One place where ARTICHOKE research took place was the Addiction Research Centre at the Public Health Service Hospital in Lexington, Kentucky—the same hospital that specialized in the treatment of hardcore heroin addicts. Lexington was part hospital and part penitentiary, which made it perfect for human experimentation. The addict/inmates of Lexington were sometimes given LSD without their consent, a practice also conducted at the federal prison in Atlanta, and at the Bordentown Reformatory in New Jersey.

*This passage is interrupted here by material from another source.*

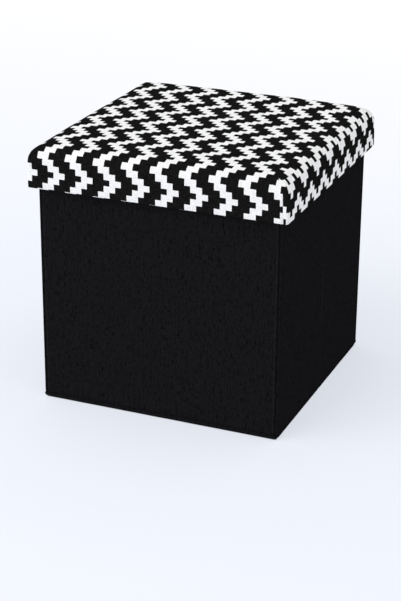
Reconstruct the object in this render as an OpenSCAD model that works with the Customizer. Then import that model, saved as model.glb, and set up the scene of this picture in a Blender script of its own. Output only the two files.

In 1953, then-CIA director Allen Dulles authorized Operation MK-ULTRA, which superseded earlier clandestine drug investigations. Under the direction of Dr. Sidney Gottlieb, a chemist, the government began slipping LSD and other psychoactive drugs to unwitting military personnel. During a work retreat in Maryland that year, technicians from both the Army and the CIA were dosed without their knowledge, and were later told that they had ingested a mind-altering drug. Dr. Frank Olson, a civilian biochemist involved in research on biological warfare, wandered away from the gathering in a confused state, and committed suicide a few days later by leaping to his death from an upper floor of the Statler Hilton in New York City. The truth about Olson’s death was kept secret from his family, and from the rest of the nation, for more than twenty years. In 1966, LSD was added to the federal schedule of controlled substances, in the same category as heroin and amphetamine. Simple possession became a felony. The Feds had turned off the spigot, and the research came to a halt. Federal drug enforcement agents began showing up at the homes and offices of well-known West Coast therapists, demanding the surrender of all stockpiles of LSD-25. The original acid elite was being hounded, harassed, and threatened in a rancid atmosphere of pharmaceutical McCarthyism. Aldous Huxley, Humphrey Osmond, even father figure Albert Hoffman, all viewed these American developments with dismay. The carefully refined parameters and preparations, the attention to set and setting, the concerns over dosage, had gone out the window, replaced by a massive, uncontrolled experiment in the streets. Small wonder, then, that the circus atmosphere of the Haight-Ashbury “Summer of Love” in 1967 seemed so badly timed. Countercultural figures were extolling the virtues of LSD for the masses—not just for research, not just for therapy, not as part of some ancient religious ritual—but also just for the freewheeling American hell of it. What could be more democratic than the act of liberating the most powerful mind-altering drug known to man?
It is at least conceivable that researchers and clinicians eventually would have backed away from LSD anyway, on the grounds that the drug’s effects were simply too weird and unpredictable to conform to the rigorous dictates of clinical studies. Nonetheless, researchers had been given a glimpse down a long, strange tunnel, before federal authorities put an end to the research.